Task objective:
Everything from the first line to the line containing "return Vector(math.cos(a), math.sin(a), slope).normalize()" is to be repeated exactly; nothing past it.

Raw data:

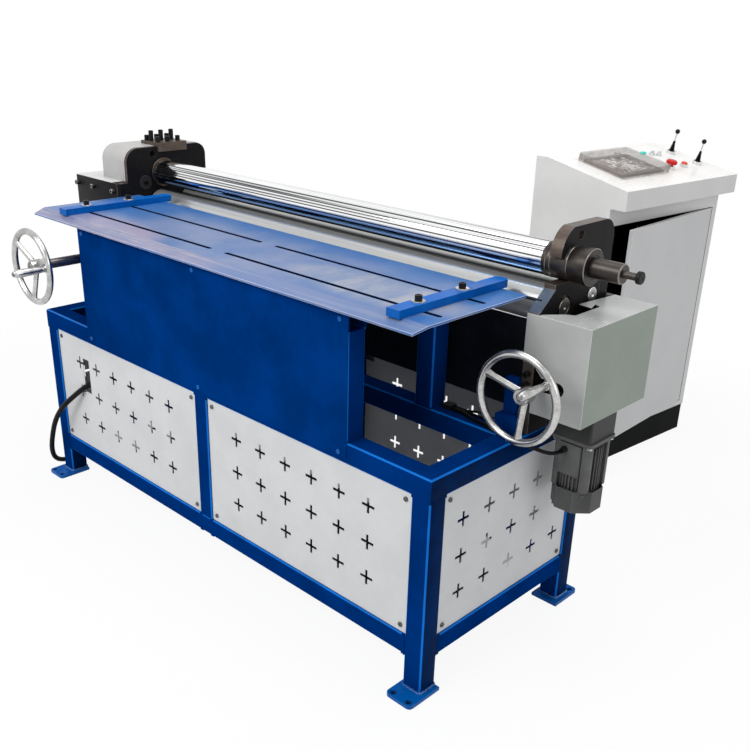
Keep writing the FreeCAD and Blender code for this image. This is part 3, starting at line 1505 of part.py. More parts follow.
# The unseen length of the mains cable: loops stacked on the floor, then a tail down to the plug
def mains_coil():
    climb = 2 * mains_r + coil_gap
    cx, cy = coil_centre
    r = coil_radius
    slope = climb / (2 * math.pi * r)

    def spot(turn):
        a = 2 * math.pi * turn - math.pi / 2
        return Vector(cx + r * math.cos(a), cy + r * math.sin(a), coil_start_z + climb * turn)

    def heading(turn):
        a = 2 * math.pi * turn
        return Vector(math.cos(a), math.sin(a), slope).normalize()

    level = Vector(1, 0, 0)
    start = Vector(cx - 2 * mains_r, cy - r, coil_start_z)
    first_quarter = 0.25
    edges = [Part.LineSegment(start, spot(0)).toShape()]
    edges += biarc(spot(0), level, spot(first_quarter), heading(first_quarter))
    for k in range(1, 4 * coil_loops - 1):
        edges += biarc(spot(k / 4), heading(k / 4), spot((k + 1) / 4), heading((k + 1) / 4))
    last = spot(coil_loops)
    edges += biarc(spot(coil_loops - 0.25), heading(coil_loops - 0.25), last, level)
    leave = last + Vector(tail_straight, 0, 0)
    edges.append(Part.LineSegment(last, leave).toShape())
    landing = Vector(leave.x + tail_drop_run, leave.y, plug_flange_r + 0.3)
    edges += biarc(leave, level, landing, level)
    end = landing + Vector(2 * mains_r, 0, 0)
    edges.append(Part.LineSegment(landing, end).toShape())
    wire = Part.Wire(edges)
    print("coil least gap", round(least_gap(wire, mains_r), 2))
    return tube_on("mains coil", wire, mains_r), end


# Smallest distance between stretches of a tube that are more than a quarter loop apart
def least_gap(wire, r):
    count = 600
    points = wire.discretize(count)
    step = wire.Length / (count - 1)
    apart = int(coil_radius * math.pi / 2 / step)
    least = 1e9
    for i in range(count):
        for j in range(i + apart, count):
            least = min(least, (points[i] - points[j]).Length)
    return least - 2 * r


def mains_plug(start):
    x, y, z = start.x, start.y, start.z
    grip_end = x + plug_grip_length
    body_end = grip_end + plug_body_length
    flange_end = body_end + plug_flange_length
    sleeve_end = flange_end + plug_sleeve_length
    grip = Part.makeCone(mains_r + 3, plug_r - 4, plug_grip_length, Vector(x, y, z), Vector(1, 0, 0))
    body = rod_x(y, z, plug_r, grip_end, body_end)
    flange = rod_x(y, z, plug_flange_r, body_end, flange_end)
    sleeve = rod_x(y, z, plug_r, flange_end, sleeve_end).cut(rod_x(y, z, plug_r - 3, flange_end, sleeve_end))
    pins = []
    for k in range(plug_pins):
        a = 2 * math.pi * (k + 0.5) / plug_pins
        py = y + plug_pin_circle * math.cos(a)
        pz = z + plug_pin_circle * math.sin(a)
        pins.append(rod_x(py, pz, plug_pin_r, flange_end - 1, sleeve_end - 4))
    return joined([grip, body, flange, sleeve] + pins)


# The console is drawn with its width along X, its door on Y = 0 and its depth along +Y
console_frame = Placement(Vector(console_x, console_y, 0), Rotation(Vector(0, 0, 1), console_turn))
desk_slope = math.degrees(math.atan2(desk_back_top - desk_front_top, desk_crease + desk_overhang))
desk_frame = console_frame.multiply(
    Placement(Vector(0, -desk_overhang, desk_front_top), Rotation(Vector(1, 0, 0), desk_slope)))


def in_console(shape):
    moved = shape.copy()
    moved.Placement = console_frame.multiply(shape.Placement)
    return moved


# Controls are drawn on a level desk with its front edge on Y = 0 and its face on Z = 0
def on_desk(shape):
    moved = shape.copy()
    moved.Placement = desk_frame.multiply(shape.Placement)
    return moved


def console_section(shrink):
    s = shrink
    rise = (desk_back_top - desk_front_top) / (desk_crease + desk_overhang)
    drop = s / math.cos(math.radians(desk_slope))
    front_top = desk_front_top + s * rise - drop
    crease = desk_back_top - drop
    level = desk_back_top - s
    crease_v = desk_crease - (level - crease) / rise if s else desk_crease
    top_v = desk_crease + (level - crease) / rise if s else desk_crease
    points = [(s, plinth_height + s), (s, desk_under + s), (-desk_overhang + s, desk_under + s),
              (-desk_overhang + s, front_top), (top_v, level), (console_depth - s, level),
              (console_depth - s, plinth_height + s)]
    return points


def console_body():
    s = console_sheet
    outer = plate_yz(console_section(0), 0, console_width)
    inner = plate_yz(console_section(s), s, console_width - s)
    shell = outer.cut(inner)
    u0 = door_left - door_gap
    u1 = door_right + door_hinge_r + 1
    z0 = door_bottom - door_gap
    z1 = door_top + door_gap
    shell = shell.cut(box(u0, u1, -1, s + 1, z0, z1))
    hinge_v = door_hinge_r
    u_pin = door_right
    low = box(u_pin - 6, console_width - s, s, 2 * door_hinge_r, z0 - 10, z0)
    high = box(u_pin - 6, console_width - s, s, 2 * door_hinge_r, z1, z1 + 10)
    pin = rod_z(u_pin, hinge_v, door_pin_r, z0 - 1, z1 + 1)
    return in_console(joined([shell, low, high, pin]))


def console_plinth():
    i = plinth_inset
    t = 2 * console_sheet
    outer = box(i, console_width - i, i, console_depth - i, 0, plinth_height)
    inner = box(i + t, console_width - i - t, i + t, console_depth - i - t, -1, plinth_height + 1)
    return in_console(outer.cut(inner))


# Door sheet with folded edges and a curled hinge, drawn closed and then set ajar
def console_door():
    s = console_sheet
    r = door_hinge_r
    sheet = box(door_left, door_right, 0, s, door_bottom, door_top)
    fold_end = door_right - 2 * r - door_edge / 2
    side = box(door_left, door_left + s, 0, door_edge, door_bottom, door_top)
    low = box(door_left, fold_end, 0, door_edge, door_bottom, door_bottom + s)
    high = box(door_left, fold_end, 0, door_edge, door_top - s, door_top)
    curl = rod_z(door_right, r, r, door_bottom, door_top)
    bore = rod_z(door_right, r, door_pin_r + door_pin_gap, door_bottom - 1, door_top + 1)
    door = joined([sheet, side, low, high, curl]).cut(bore)
    door.rotate(Vector(door_right, r, 0), Vector(0, 0, 1), door_ajar)
    return in_console(door)


def touch_panel():
    frame = box(screen_u, screen_u + screen_length, screen_w, screen_w + screen_depth, 0, screen_height)
    m = 18.0
    recess = box(screen_u + m, screen_u + screen_length - m, screen_w + m, screen_w + screen_depth - m,
                 screen_height - 1.5, screen_height + 1)
    return on_desk(frame.cut(recess))


# Clear lid over the touch panel; its two hinge pins sit in ears that stand on the desk
def clear_lid():
    g = lid_gap
    t = lid_wall
    u1 = lid_u + lid_length
    w1 = lid_w + lid_depth
    outer = box(lid_u, u1, lid_w, w1, g, lid_height)
    upright = [e for e in outer.Edges if abs(e.BoundBox.ZLength - (lid_height - g)) < 0.01]
    outer = outer.makeFillet(8.0, upright)
    inner = box(lid_u + t, u1 - t, lid_w + t, w1 - t, g - 1, lid_height - t)
    lid = outer.cut(inner)
    y = w1 + lid_pin_back
    z = lid_pin_up
    pieces = [lid]
    for u in (lid_u + 40, u1 - 40):
        pieces.append(box(u - lid_ear, u + lid_ear, w1 - 1, y, z - lid_pin_r, z + lid_pin_r))
        pieces.append(rod_x(y, z, lid_pin_r, u - lid_ear - 6, u + lid_ear + 6))
    return on_desk(joined(pieces))


def lid_ears():
    w1 = lid_w + lid_depth
    y = w1 + lid_pin_back
    z = lid_pin_up
    r = lid_ear_r
    ears = []
    for u in (lid_u + 40, lid_u + lid_length - 40):
        for x0 in (u - lid_ear - 6, u + lid_ear + 1):
            ear = joined([box(x0, x0 + 5, y - r, y + r, 0, z), rod_x(y, z, r, x0, x0 + 5)])
            ears.append(ear.cut(rod_x(y, z, lid_pin_r + running_fit, x0 - 1, x0 + 6)))
    return ears


def bezel(place, r, bore, h):
    u, w = place
    return ring(rod_z(u, w, r, 0, h), rod_z(u, w, bore, -1, h + 1))


# Fixed rings that the controls move in, on the desk's face
def control_bezels():
    g = button_gap
    rings = [bezel(stop_place, bezel_r + 2, stop_stem_r + g, bezel_h),
             bezel(push_place, bezel_r, push_r + g, bezel_h),
             bezel(selector_left_place, bezel_r - 3, selector_knob_r + g, bezel_h / 2),
             bezel(selector_right_place, bezel_r - 3, selector_knob_r + g, bezel_h / 2),
             bezel(joystick_left_place, stick_ring_r, stick_ring_bore, stick_ring_h),
             bezel(joystick_right_place, stick_ring_r, stick_ring_bore, stick_ring_h)]
    return [on_desk(piece) for piece in rings + lid_ears()]


def indicator_lamp():
    u, w = indicator_place
    a, b, h = indicator_size
    return on_desk(box(u - a / 2, u + a / 2, w - b / 2, w + b / 2, 0, h))


def selector(place):
    u, w = place
    knob = rod_z(u, w, selector_knob_r, button_gap, bezel_h)
    grip = box(u - selector_knob_r, u + selector_knob_r, w - 2.5, w + 2.5, bezel_h, selector_knob_h)
    inside = rod_z(u, w, selector_knob_r, bezel_h, selector_knob_h)
    return on_desk(joined([knob, grip.common(inside)]))


def stop_button():
    u, w = stop_place
    stem = rod_z(u, w, stop_stem_r, stop_travel + button_gap, bezel_h + stop_travel + 2)
    low = bezel_h + stop_travel + 2
    cap = rod_z(u, w, stop_cap_r, low, low + stop_cap_h)
    top = [e for e in cap.Edges if e.Closed and e.BoundBox.ZMin > low + 1]
    cap = cap.makeFillet(5.0, top)
    return on_desk(joined([stem, cap]))


def push_button():
    u, w = push_place
    low = push_travel + button_gap
    return on_desk(rod_z(u, w, push_r, low, bezel_h + push_height))


# Lever with its ball in the ring, a tapering boot, a thin rod and a round knob
def joystick(place):
    u, w = place
    pivot = stick_ball_r + button_gap
    ball = Part.makeSphere(stick_ball_r, Vector(u, w, pivot))
    boot_low = pivot + 3
    boot = Part.makeCone(stick_boot_r, stick_rod_r + 1.5, stick_boot_height,
                         Vector(u, w, boot_low), Vector(0, 0, 1))
    rod = rod_z(u, w, stick_rod_r, boot_low, pivot + stick_length)
    knob = Part.makeSphere(stick_knob_r, Vector(u, w, pivot + stick_length))
    return on_desk(joined([ball, boot, rod, knob]))


def main():
    os.makedirs("parts", exist_ok=True)
    save("base_rails", base_rails())
    save("base_posts", base_posts())
    save("foot_plates", foot_plates())
    save("front_panels", [panel("front_left"), panel("front_right")])
    save("side_panels", [panel("left"), panel("right")])
    save("back_panels", [panel("back_left"), panel("back_right")])
    save("panel_fixings", panel_fixings())
    save("front_cover", front_cover())
    save("table_uprights", table_uprights())
    save("feed_table", feed_table())
    save("guide_bar_left", guide_bar(bar_left_x))
    save("guide_bar_right", guide_bar(bar_right_x))
    save("guide_clamps_left", guide_clamps(bar_left_x))
    save("guide_clamps_right", guide_clamps(bar_right_x))
    save("side_plate_left", side_plate_left())
    save("side_plate_right", side_plate_right())
    save("cross_members", cross_members())
    save("gear_plates", gear_plates())
    save("gear_cover", gear_cover())
    save("clamp_plate", clamp_plate())
    save("cap_screws", cap_screws())
    save("roll_bushes", roll_bushes())
    save("front_roll", front_roll())
    save("top_roll", top_roll())
    save("rear_roll", rear_roll())
    gear_set = gears()
    save("front_roll_gear", gear_set["front_roll_gear"])
    save("top_roll_gear", gear_set["top_roll_gear"])
    save("idler_gear", gear_set["idler_gear"])
    save("drive_shaft", drive_shaft(gear_set["drive_pinion"]))
    save("release_sleeve", release_sleeve())
    save("rear_roll_blocks", rear_roll_blocks())
    save("lift_housings", lift_housings())
    save("handwheel_right", wheel_right())
    save("handwheel_left", wheel_left())
    save("crank_handle_right", crank_handle(right_wheel_x, right_wheel_y, right_wheel_z, right_wheel_angle))
    save("crank_handle_left", crank_handle(left_wheel_x, left_wheel_y, left_wheel_z, left_crank_angle))
    save("cross_shaft", cross_shaft())
    save("right_cover", right_cover())
    save("gearbox", gearbox())
    save("motor_body", motor_body())
    save("fan_cover", fan_cover())
    save("motor_fan", motor_fan())
    save("wiring_fittings", wiring_fittings())
    save("frame_cables", frame_cables())
    save("mains_cable", cable("mains cable", mains_route, mains_r))
    coil, coil_end = mains_coil()
    save("mains_coil", coil)
    save("mains_plug", mains_plug(coil_end))
    save("console_body", console_body())
    save("console_plinth", console_plinth())
    save("console_door", console_door())
    save("touch_panel", touch_panel())
    save("clear_lid", clear_lid())
    save("control_bezels", control_bezels())
    save("indicator_lamp", indicator_lamp())
    save("selector_left", selector(selector_left_place))
    save("selector_right", selector(selector_right_place))
    save("stop_button", stop_button())
    save("push_button", push_button())
    save("joystick_left", joystick(joystick_left_place))
    save("joystick_right", joystick(joystick_right_place))


main()
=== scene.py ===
# %% [markdown]
# An oval duct rolling machine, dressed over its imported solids. The real machine is a painted stand
# of square tube that carries two thick side plates, three rolls, a feed table, a gear case, a geared
# motor and a console beside it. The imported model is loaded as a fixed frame, and every piece below
# is drawn in the same places, so nothing has to be fitted by eye.

import json
import math

import bmesh
import bpy
from mathutils import Matrix, Vector

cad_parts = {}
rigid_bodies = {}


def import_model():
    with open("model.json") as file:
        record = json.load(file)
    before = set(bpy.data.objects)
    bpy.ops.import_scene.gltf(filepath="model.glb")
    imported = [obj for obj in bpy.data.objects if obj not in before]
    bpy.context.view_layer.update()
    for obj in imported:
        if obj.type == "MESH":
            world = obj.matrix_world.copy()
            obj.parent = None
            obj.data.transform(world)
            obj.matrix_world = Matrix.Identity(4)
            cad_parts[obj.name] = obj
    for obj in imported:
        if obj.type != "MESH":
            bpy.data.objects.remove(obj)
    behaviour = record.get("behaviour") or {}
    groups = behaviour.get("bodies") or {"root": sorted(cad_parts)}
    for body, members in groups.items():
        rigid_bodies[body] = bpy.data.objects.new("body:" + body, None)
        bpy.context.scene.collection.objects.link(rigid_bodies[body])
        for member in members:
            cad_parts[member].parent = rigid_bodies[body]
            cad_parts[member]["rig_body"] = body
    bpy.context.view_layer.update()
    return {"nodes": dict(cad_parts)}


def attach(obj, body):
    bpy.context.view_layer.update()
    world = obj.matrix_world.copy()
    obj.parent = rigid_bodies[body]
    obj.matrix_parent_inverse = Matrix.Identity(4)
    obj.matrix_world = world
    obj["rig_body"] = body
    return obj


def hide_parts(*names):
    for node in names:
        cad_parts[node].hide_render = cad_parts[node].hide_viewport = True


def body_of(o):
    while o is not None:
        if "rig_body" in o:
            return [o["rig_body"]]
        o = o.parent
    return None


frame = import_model()
nodes = frame["nodes"]

# %% [markdown]
# The machine's drawings use millimetres from the stand's left end, its front face and the floor,
# and Blender uses metres from the model's own origin. One small function turns one into the other,
# so that sizes below read like the drawings. The camera stands where the photograph was taken from.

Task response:
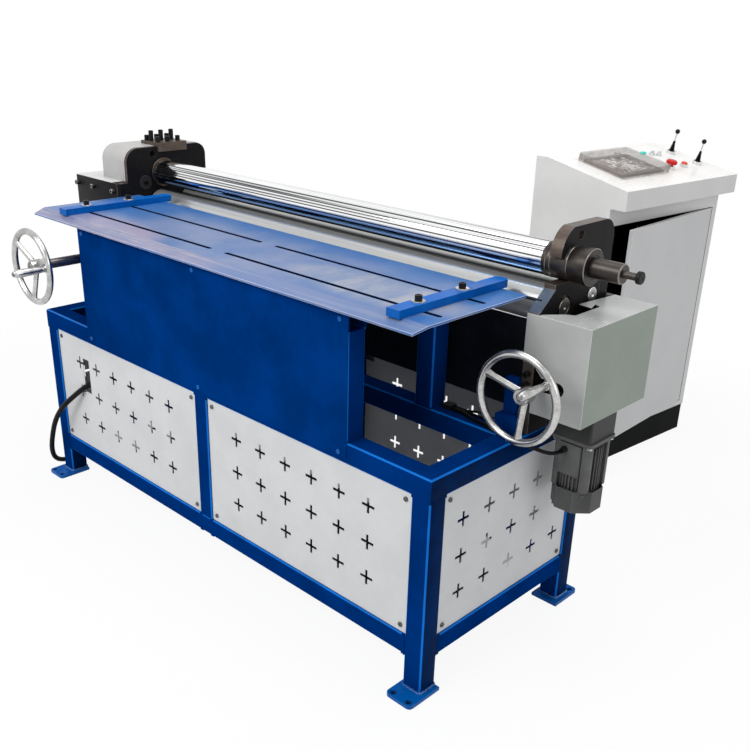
Keep writing the FreeCAD and Blender code for this image. This is part 3, starting at line 1505 of part.py. More parts follow.
# The unseen length of the mains cable: loops stacked on the floor, then a tail down to the plug
def mains_coil():
    climb = 2 * mains_r + coil_gap
    cx, cy = coil_centre
    r = coil_radius
    slope = climb / (2 * math.pi * r)

    def spot(turn):
        a = 2 * math.pi * turn - math.pi / 2
        return Vector(cx + r * math.cos(a), cy + r * math.sin(a), coil_start_z + climb * turn)

    def heading(turn):
        a = 2 * math.pi * turn
        return Vector(math.cos(a), math.sin(a), slope).normalize()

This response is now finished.